Over the last few years of political turmoil, America seems to be as divided as ever. Yet, Tunde Wey, a naturalized citizen from Nigeria, sees the exact opposite. Says the chef and writer about his intentions for the proposed documentary: “I don’t want to explore love so much as I want to explore sacrifice. What are folks willing to sacrifice to get what they want? I also want to examine the American political character. My thesis, which is hard to swallow, is that there is more unity than disparity between these two groups. They are more partisan to the American supremacist ideology than their parties. This ideology says America is a force of good in the world rather than a destabilizing force. America is a stabilizing force in that its presence is necessary to keep the destabilized order running or else chaos will ensue. In fact patriotism is the greatest love, not party. But this doesn’t mean that each party isn’t fiercely partisan and might jeopardize national interests to win, it just means they feel their perspective is the most patriotic But there is a material difference between these two parties: A more robust welfare state vs not, Pro-immigration vs not, Pro-choice vs pro life, Gun control. Yet I am not convinced the ideological differences are superficial because a much more obdurate foundation of violence and extraction unites America.

KEY CREW

Theo Schear - Director, DP, Editor
Theo Anthony Schear is a 27-year-old filmmaker from Oakland, CA. Schear received a BA in Screen Arts & Cultures from the University of Michigan and was a member of Detroit Public Television's National Documentary Unit, where he served as Media Producer for the Detroit Journalism Cooperative.
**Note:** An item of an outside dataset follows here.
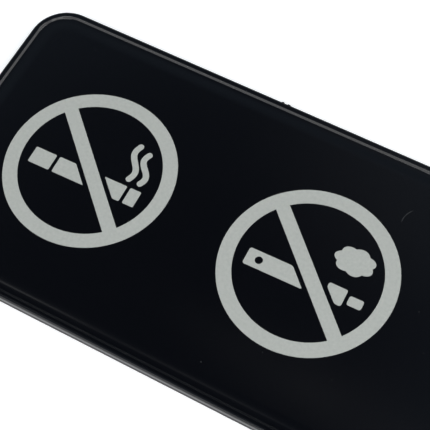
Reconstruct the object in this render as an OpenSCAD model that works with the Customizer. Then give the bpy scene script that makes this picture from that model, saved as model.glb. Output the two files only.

His work includes Open Letter, a found-footage doc about Frank Ocean; Picture Character, a documentary about emoji that premiered at the 2019 Tribeca Film Festival; and The ReDream Project, which earned a Mid-America Emmy. He has filmed the NBA playoffs for the Golden State Warriors, and has produced a Nike campaign and a Brita commercial featuring Stephen Curry. His journalistic work has appeared in publications such as Juxtapoz, SFMOMA's Open Space, Film Threat, and Deadspin.

Tunde Wey - Talent
Tunde Wey is a Nigerian born-and-raised, New Orleans-based artist, cook and writer who uses Nigerian food and dining spaces to interrogate systems of power. He have been featured in The New York Times, NPR, GQ, The Washington Post, VOGUE, Black Enterprise, Food and Wine, and his writing has appeared in the Oxford American, Boston Globe, and San Francisco Chronicle.

Jenny 8. Lee - EP
Jennifer 8. Lee is co-founder and CEO of Plympton, a San Francisco-based literary studio that innovates in digital publishing. A former New York Times reporter, Jenny is a producer of “The Search for General Tso,” a documentary that premiered at the 2014 Tribeca Film Festival, and the author of the New York Times-bestselling book, The Fortune Cookie Chronicles (Twelve, 2008). She is the founder of Emojicon and MisinfoCon. Jenny also serves on the boards for the Nieman Foundation, the Center for Public Integrity, the Digital Public Library of America, the Asian American Writers’ Workshop, Hacks/Hackers, as well as committees for the New York Public Library Young Lions committee, the Robert F. Kennedy journalism awards, and SXSW programming. Jenny has served as the lead judge for the $25 million Knight News Challenge, and on the launch team for Upworthy. She discovered fortune cookies were originally Japanese, and coined the term "man date." She is the founder of Emojination, a grassroots group whose motto is "Emoji by the people, for the people." As part of that organization, she successfully lobbied for a dumpling and hijab emojis. She is the vice-chair of the Unicode Emoji Subcommittee. Jenny graduated with a degree in Applied Math and Economics from Harvard, where she was vice president of The Harvard Crimson.